··· Task data

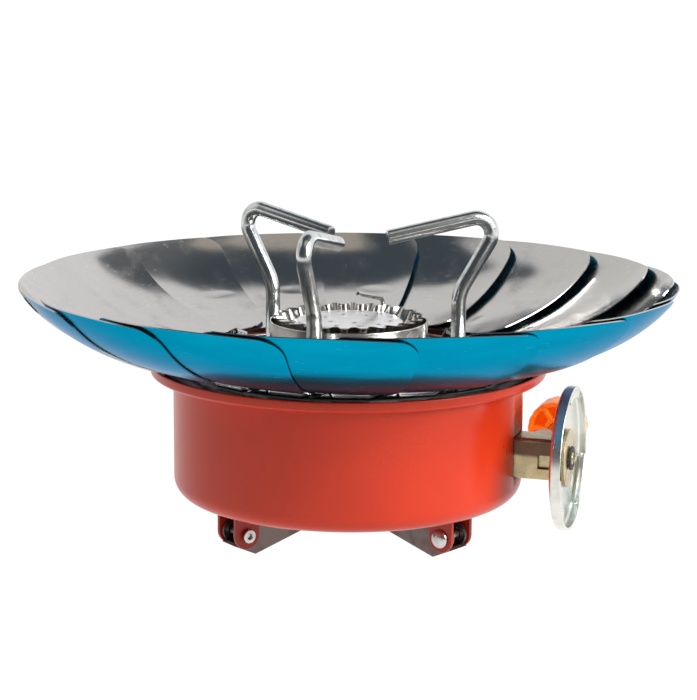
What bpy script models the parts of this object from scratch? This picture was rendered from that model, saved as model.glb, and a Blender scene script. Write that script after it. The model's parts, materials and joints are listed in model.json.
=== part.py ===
"""Folding camping gas stove with a petal windscreen.

A drawn cup on three fold-out feet carries a gas burner, three swivelling pot
supports and a ring of hinged petals that fold up round the burner.  A side
connector takes the gas cartridge, with its valve knob beside it and a spark
igniter in the cup.  Metres, +Z up, origin on the ground under the burner.
"""
import math

import bmesh
import bpy
from mathutils import Matrix, Vector

MM = 0.001
GAP = 0.3 * MM              # left between pieces that touch or run on each other
OVERRUN = 2.0 * MM          # how far a cutter runs past its work
MERGE = 0.001 * MM          # vertices closer than this are one

# Cup
CUP_RADIUS = 54.7 * MM
CUP_SHEET = 0.8 * MM
CUP_FILLET = 5.7 * MM
CUP_WALL_TOP = 37.2 * MM            # where the shoulder starts
SHOULDER_RISE = 2.2 * MM
SHOULDER_REACH = 7.0 * MM
CUP_LIP = 2.2 * MM                  # upright edge above the shoulder
CUP_HEIGHT = CUP_WALL_TOP + SHOULDER_RISE + CUP_LIP
VENT_RADIUS = 3.0 * MM
VENT_SHARE = 0.4022                 # of the cup's radius
VENT_CIRCLE = CUP_RADIUS * VENT_SHARE
VENT_COUNT = 6

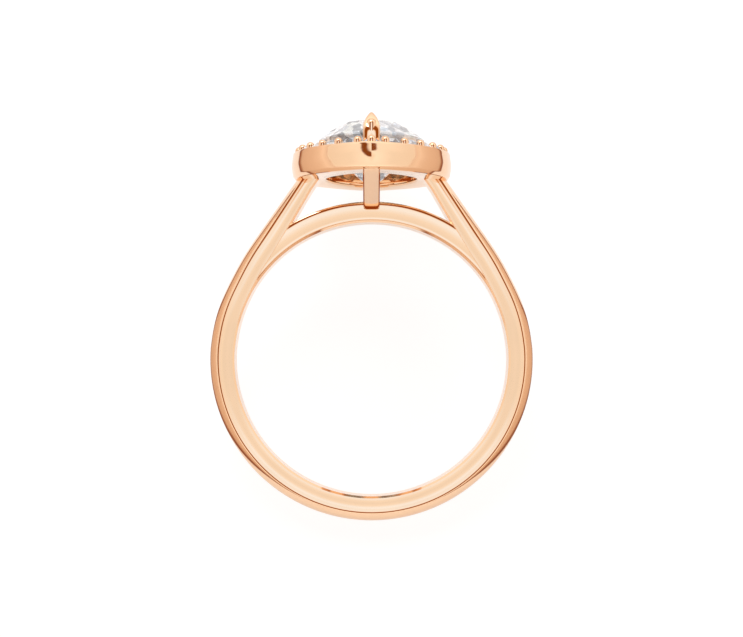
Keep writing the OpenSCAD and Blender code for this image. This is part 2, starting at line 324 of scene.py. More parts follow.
def polished_rose_gold():
    """Polished 14-carat rose gold, cast, filed and buffed to a mirror.

    A buffed metal mirrors its surroundings in its own warm colour, so its edges read as thin
    dark and bright lines. The buffing leaves a very slight waviness, and hairlines that are too
    fine to show: they are drawn about 0.5 mm apart and change the roughness alone.
    """
    name = "polished_rose_gold"
    if name in bpy.data.materials:
        return bpy.data.materials[name]
    finishes = bpy.context.scene.ring_finishes
    material = bare_material(name)
    tree = material.node_tree
    place = add_node(tree, "ShaderNodeTexCoord")
    # Waves 2.5 mm long, because the wheel is never pressed on quite evenly.
    wave = add_node(
        tree, "ShaderNodeTexNoise", {"Scale": 1 / (2.5 * MM), "Detail": 2.0},
        {"Vector": place.outputs["Object"]},
    )
    hairline = add_node(
        tree, "ShaderNodeTexNoise", {"Scale": 1 / (0.5 * MM), "Detail": 4.0},
        {"Vector": place.outputs["Object"]},
    )
    # The roughness varies by 30 % and the tone by 1 or 2 %.
    rough = add_node(
        tree, "ShaderNodeMapRange",
        {"From Min": 0.35, "From Max": 0.65, "To Min": finishes.gold_roughness * 0.7,
         "To Max": finishes.gold_roughness * 1.3},
        {"Value": hairline.outputs["Fac"]},
    )
    base = finishes.gold_colour
    tone = add_node(
        tree, "ShaderNodeValToRGB",
        {"stops": ((0.35, [v * 0.985 for v in base]), (0.65, [min(1, v * 1.01) for v in base]))},
        {"Fac": wave.outputs["Fac"]},
    )
    bump = add_node(
        tree, "ShaderNodeBump", {"Strength": 0.03, "Distance": 0.01 * MM},
        {"Height": wave.outputs["Fac"]},
    )
    shader = add_node(
        tree, "ShaderNodeBsdfPrincipled", {"Metallic": 1.0},
        {"Base Color": tone.outputs["Color"], "Roughness": rough.outputs["Result"],
         "Normal": bump.outputs["Normal"]},
    )
    add_node(tree, "ShaderNodeOutputMaterial", None, {"Surface": shader.outputs["BSDF"]})
    return material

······

> [Exercise prompt]
Exact reproduction is required: output the lines from the start of the entries above through the line with "a petal windscreen.".

> [Correct response]
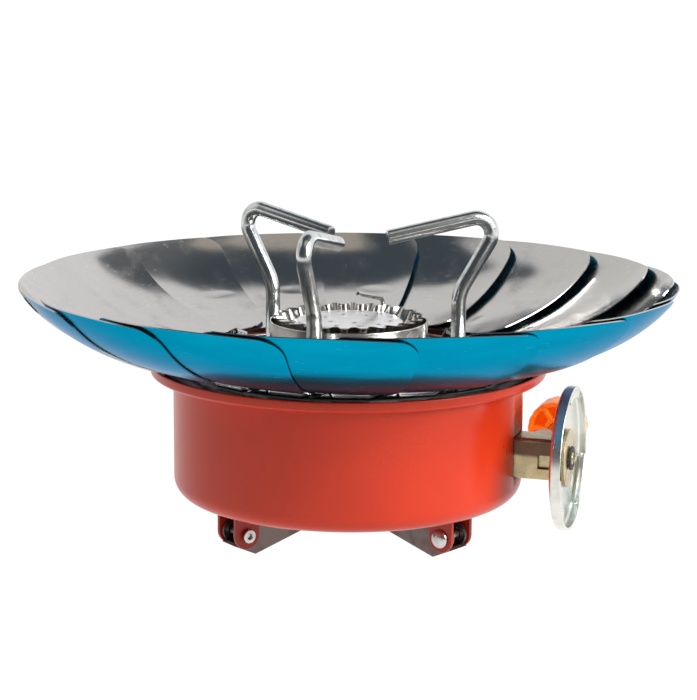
What bpy script models the parts of this object from scratch? This picture was rendered from that model, saved as model.glb, and a Blender scene script. Write that script after it. The model's parts, materials and joints are listed in model.json.
=== part.py ===
"""Folding camping gas stove with a petal windscreen.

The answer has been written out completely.